What's new and some tips

This year, the match will feature something new - a silent auction. Everyone is invited to visit the Mind-Body Challenge Tent, located on the campus' front lawn, where bids will be accepted for items such as: one month's free parking in downtown Annapolis; lunch with St. John's College President Christopher Nelson; tickets to the Maryland Renaissance Festival, complete with two nights stay at the Annapolis Hampton Inn and Suites; and the Ultimate St. John's College Croquet Package, including a portable director's chair, water bottle, T-shirts and a tote bag stuffed with great goodies.

All auction proceeds will help fund renovations to Inglehart Hall, the college's 100-year-old gymnasium.

Here are a few things to keep in mind if you plan to attend the match:

On Saturday, spectators will not be permitted to set up their spaces until 8 a.m. (The rain date is Sunday.)

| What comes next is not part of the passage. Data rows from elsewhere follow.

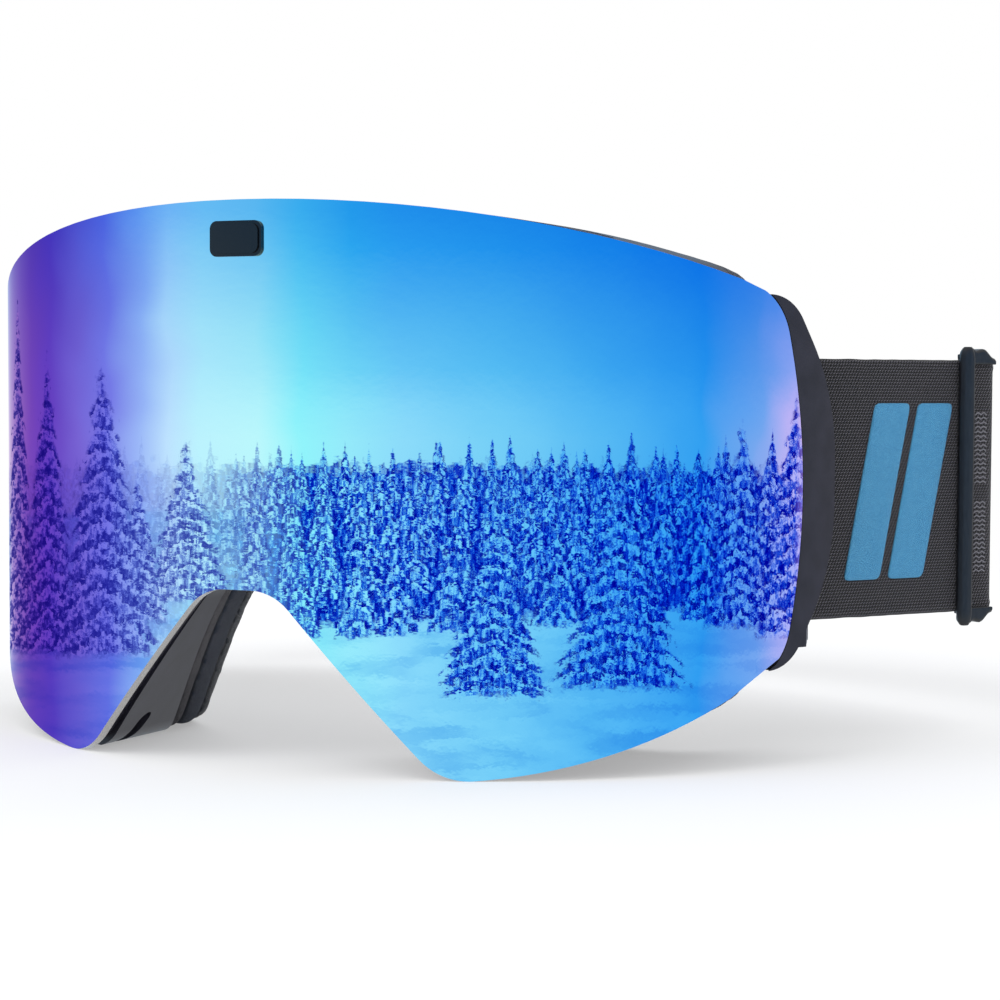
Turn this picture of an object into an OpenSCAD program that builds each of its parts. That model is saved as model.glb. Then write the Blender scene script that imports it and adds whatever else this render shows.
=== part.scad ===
// Ski goggles with a frameless cylindrical lens that is held by magnets.
// +Z is up, the lens faces -Y and the wearer's left is +X. The origin is under the middle of the
// whole object, at the level that it stands on.

/* [Lens] */
// Radius of the lens cylinder
lens_r = 98; // [90:1:120]
// Width of the lens, measured round its curve
lens_arc = 211; // [185:1:225]
// Height of the lens
lens_h = 100; // [85:1:120]
// Thickness of the outer lens
lens_t = 1.8; // [1.2:0.1:2.4]
// Thickness of the inner lens
inner_lens_t = 0.8; // [0.6:0.1:1.2]
// Air gap between the two lenses, filled at the edge by the spacer
spacer_t = 2.6; // [2:0.1:4]
// How far the top edge falls from the middle to the outer corner
top_fall = 16; // [8:1:24]
// How far the bottom edge rises from the lobe to the outer corner
bottom_rise = 19; // [10:1:28]

/* [Nose] */
// Height of the arch over the nose
nose_h = 32; // [24:1:38]
// Width of the arch at its flat top
nose_top_w = 14; // [8:1:20]
// Width of the nose opening at the bottom of the lobes
nose_base_w = 75; // [64:1:84]

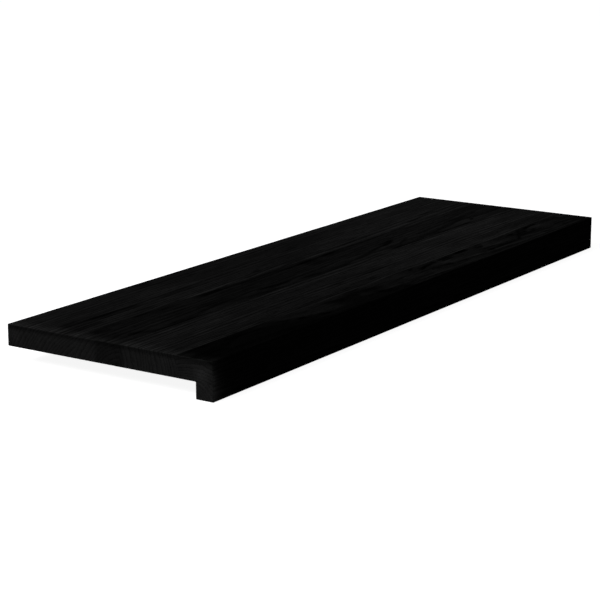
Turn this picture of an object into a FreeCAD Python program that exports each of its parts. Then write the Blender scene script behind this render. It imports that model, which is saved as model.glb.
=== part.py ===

Tents and tables may be erected only in the designated areas, located in front of Greenfield Library. Tents cannot can be larger than 20-by-20 feet.

Only lawn chairs and blankets will be allowed in the vicinity of the croquet courts, located north of the pathway to Prince George Street.

Containers storing alcoholic beverages must be monitored at all times by an adult, age 21 or older.

No grills, kegs or dogs will be permitted on St. John's campus.

Tents and all other items must be removed from the campus grounds by 8 p.m. on Saturday.


Margaret Horton Edsall is a nationally-known writer who resides in Edgewater.